In 1977, the Supreme Court held unanimously in Abood v. Detroit Board of Education that public employees represented by a union could charge non-members fees equivalent to dues in order to cover non–politically related activities. The Court’s logic defending “agency shops” remains sound. It rejected the argument that such fees violated workers’ First Amendment rights to free speech by empowering unions to speak for them. Instead, it found that these workers were asking to free-ride by getting the benefits of collective bargaining without sharing the expenses. But because the decision favored the interests of organized labor, it has long been a target of Republican legal operatives as the federal courts marched to the right, starting with the election of Ronald Reagan.

Indeed, Abood was very nearly overruled in 2016. In January of that year, the Court heard oral arguments in Friedrichs v. California Teachers Association, and after the arguments it was apparent that a 5-4 majority would use the case to rule that public sector agency shops violated the First Amendment, even if compelled dues could not be used for directly political activities. But after the unexpected death of Justice Antonin Scalia in March, the Court ended up deadlocked 4-4, leaving in place a lower court ruling refusing to overrule Abood.

Which brings us to McConnell. Had Barack Obama been able to appoint Scalia’s replacement, Abood would almost certainly have been safe in the short term. But McConnell successfully blockaded Obama from filling the Supreme Court vacancy. This gamble paid off in spades when Trump unexpectedly won the election, and nominated Federalist Society dream nominee Neil Gorsuch to the Court, where he was confirmed on a mostly party-line vote (with every Republican joined by three deep-red state Democrats). No wonder McConnell spent the last week touring his home state with Gorsuch, his critical political ally.  

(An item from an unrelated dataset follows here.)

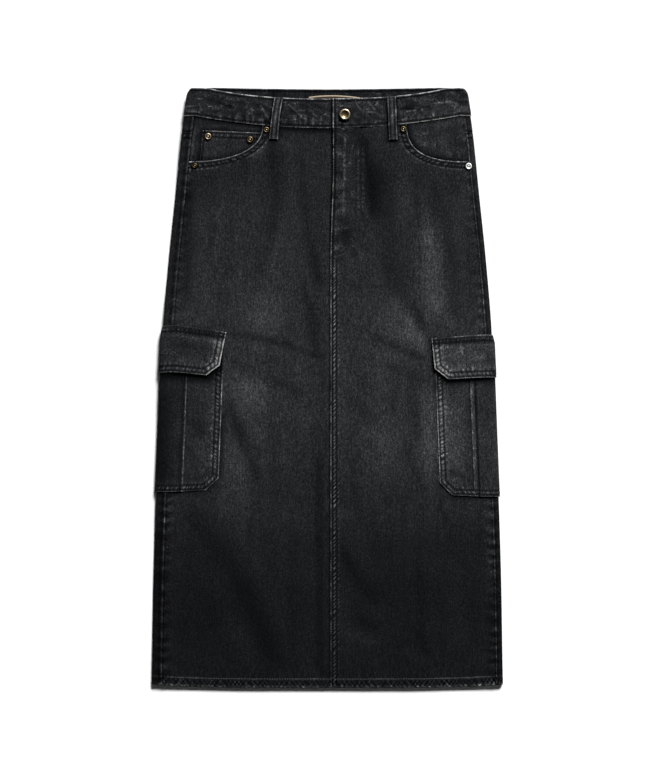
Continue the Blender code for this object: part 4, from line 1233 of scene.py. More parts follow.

There is virtually no question that Gorsuch, who is essentially a human manifestation of the most recent platform of the Republican Party, will vote to overrule Abood. Such a ruling will not materially advance anyone’s free speech rights, but will have a devastating effect on public sector unions, which is, of course, the point.

Not only would overruling Abood be substantively bad, but the process that led to it highly disturbing, with many of the worst features of American institutions combining to produce a Supreme Court majority the American people haven’t voted for.

First, Barack Obama, who won successive electoral majorities, was not able to nominate a replacement for Scalia because his party did not have a majority in the Senate, an institution that severely overrepresents rural conservatives. Republicans maintained their Senate majority in 2016 despite receiving far fewer votes overall. Then Donald Trump—despite losing the popular vote by a substantial margin—was selected president by an anachronistic electoral mechanism designed to limit democracy and overrepresent slaveowners.

As a result, Republicans have lost the popular vote in six of the last seven presidential elections, and yet, have a Supreme Court majority able to impose its vision on a national electorate that has consistently rejected it. And if one or more of the Court’s octogenarians or near-octogenarians resigns or is forced to leave the Court while Trump is president and Republicans control the Senate, Republicans could control the Supreme Court for decades.

And what’s worse is that Supreme Court Republicans have used the First Amendment to make American institutions less fair and representative. They have used the First Amendment to protect the nearly unfettered ability of wealthy individuals and corporations to influence elections. They are now poised to use it to reduce the power of organized labor, one of the few potential counterweights to corporate power. And instead of actively checking Republican attempts to overcome its unpopular agenda by suppressing the vote, the Roberts Court has actively contributed to Republican vote suppression efforts, even when it has had no remotely plausible basis in the text of the Constitution for doing so.

The coming decimation of public sector unions by the Supreme Court is part of a disturbing pattern—and it’s a problem that will get worse before it gets better, as the Court joins with other antidemocratic features of American government to stop majorities from expressing themselves.